On January 1, a new batch of classics has entered the public domain. Those who do not know what the public domain means, copyrighted works (books, movies, music, etc.) enter the United States’ public domain after 95 years. This meaning they are freely accessible for the public.
This also means that there could be different retellings of classic works, tales like Pride and Prejudice and Zombies. So it will be exciting to see what new creative interpretations people imagine. When they become available, readers will read them for free online on sites, like Project Gutenberg. It may not be on the website right away. Give it some time. It takes a while to transfer to text for online reading.
Here is a list of creative works published/released first in 1926. However, here is a list of some highlights that may catch your eye:

Winnie-the-Pooh by A.A. Miline
The big headliner of this year is this childhood classic. Who can’t but fall in love with the adorable Winnie the Pooh? Now you can enjoy him and his little friends over and over again with it being entered into the public domain. But remember, it’s the book by A.A. Milne, not the Disney movie that is copyright free. But don’t take it from, let Ryan Reynolds explain it to you.

The Sun Also Rises by Ernest Hemingway
A poignant look at the disillusionment and angst of the post-World War I generation, the novel introduces two of Hemingway’s most unforgettable characters: Jake Barnes and Lady Brett Ashley. (Credit: Scribner Book Company)

Enough Rope by Dorothy Parker
Known as the wittiest woman in America and a founder of the fabled Algonquin Round Table, Dorothy Parker was also one of the Jazz Age’s most beloved poets. Her verbal dexterity and cynical humor were on full display in the many poems she published in Vanity Fair, The New Yorker, and Life and collected in her first book in 1926. The poems in Enough Rope range from lighthearted self-deprecation to acid-tongued satire, all the while gleefully puncturing sentimental clichés about the relations between men and women. (Credit: Vintage)

The Land by by Vita Sackville-West
The Land, published in 1926, is a didactic hymn to the Kentish countryside.
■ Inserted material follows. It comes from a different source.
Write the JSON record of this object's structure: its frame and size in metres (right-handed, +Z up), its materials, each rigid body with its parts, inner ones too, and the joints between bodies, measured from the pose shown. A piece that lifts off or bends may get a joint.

Divided into four sections according to the four seasons, its structure and subject matter bring to mind Virgil’s Georgics, but instead of conjuring up a bucolic idyll, The Land recounts ‘the mild continuous epic of the soil’, with robust descriptions of the selfless toil of ploughmen, craftsmen, beekeepers and shepherds, and sonorous evocations of the cultivated landscape and its wildlife. With its stark, timeless simplicity, the poetry touches on profound themes, placing the mortality and hardship of Mankind in the context of an ambiguous and cyclical Nature. (Credit: Createspace)
Check out other works by Vita Sackville-West in the publica domain here.

The Castle by Franz Kafka
Left unfinished by Kafka in 1922 and not published until 1926, two years after his death, The Castle is the haunting tale of K.’s relentless, unavailing struggle with an inscrutable authority in order to gain access to the Castle. Scrupulously following the fluidity and breathlessness of the sparsely punctuated original manuscript, Mark Harman’s new translation reveals levels of comedy, energy, and visual power, previously unknown to English language readers. (Credit: Schocken)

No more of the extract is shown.